2. Demais. – Agostinho diz que os seres corpóreos são feitos por Deus, por intermédio dos anjos. Ora, o corpo da mulher é formado de matéria corpórea. Logo, foi feito pelo ministério dos anjos e não imediatamente, por Deus.
3. Demais. – As criaturas que preexistiam, pelas razões causais, são produzidas em virtude de alguma criatura e não, imediatamente, por Deus. Ora, o corpo da mulher foi produzido, segundo as razões causais, nas primeiras obras, como diz Agostinho. Logo, a mulher não foi produzida imediatamente por Deus. Mas, em contrário, diz Agostinho: Só Deus, por quem subsiste toda a natureza, podia formar ou produzir a costela, para que a mulher existisse.
SOLUÇÃO. – Como já se disse antes, a geração natural de cada espécie é mediante uma determinada matéria.

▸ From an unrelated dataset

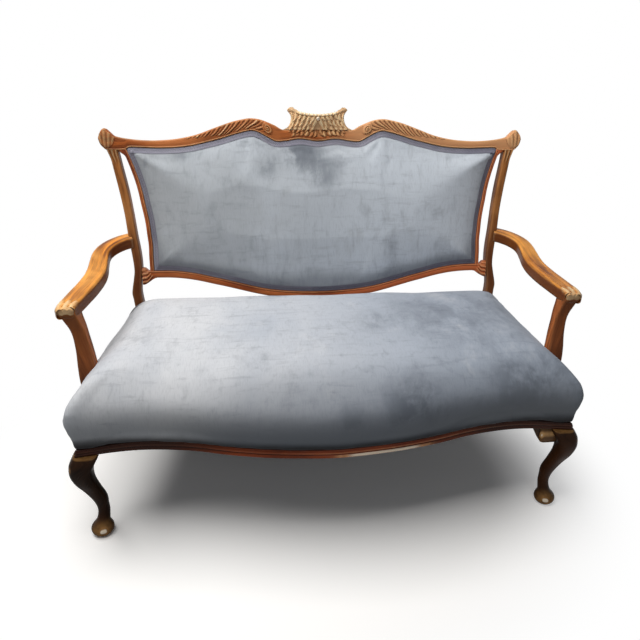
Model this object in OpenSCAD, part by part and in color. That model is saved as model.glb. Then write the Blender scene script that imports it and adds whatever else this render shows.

Ora, a matéria da qual naturalmente é gerado o homem é o sémen humano, do homem ou da mulher. Por onde, de qualquer outra matéria um indivíduo da espécie humana não pode ser naturalmente gerado. Ora, só Deus, instituidor da natureza, pode, fora da ordem desta, dar o ser às coisas. E portanto só ele podia formar tanto o homem, do limo da terra, como a mulher, da costela do homem.
DONDE A RESPOSTA À PRIMEIRA OBJEÇÃO. – A objeção procede quando um indivíduo é gerado do especificamente semelhante, por geração natural.
RESPOSTA À SEGUNDA. – Como diz Agostinho, não sabemos se os anjos prestaram o seu ministério a Deus, na formação da mulher; todavia, é certo que, assim como o corpo do homem não foi formado do limo da terra, pelos anjos, assim também nem o corpo da mulher, da costela de Adão, foi formado por eles.
RESPOSTA À TERCEIRA. – Como diz Agostinho, no mesmo livro, na condição primeira das causas não estava que a mulher, absolutamente, fosse assim feita; mas estava, que pudesse sê–Ia. E logo, nas suas razões causais, o corpo da mulher preexistia, nas primeiras obras, não pela potência ativa, mas só pela passiva, em ordem à potência ativa do Criador.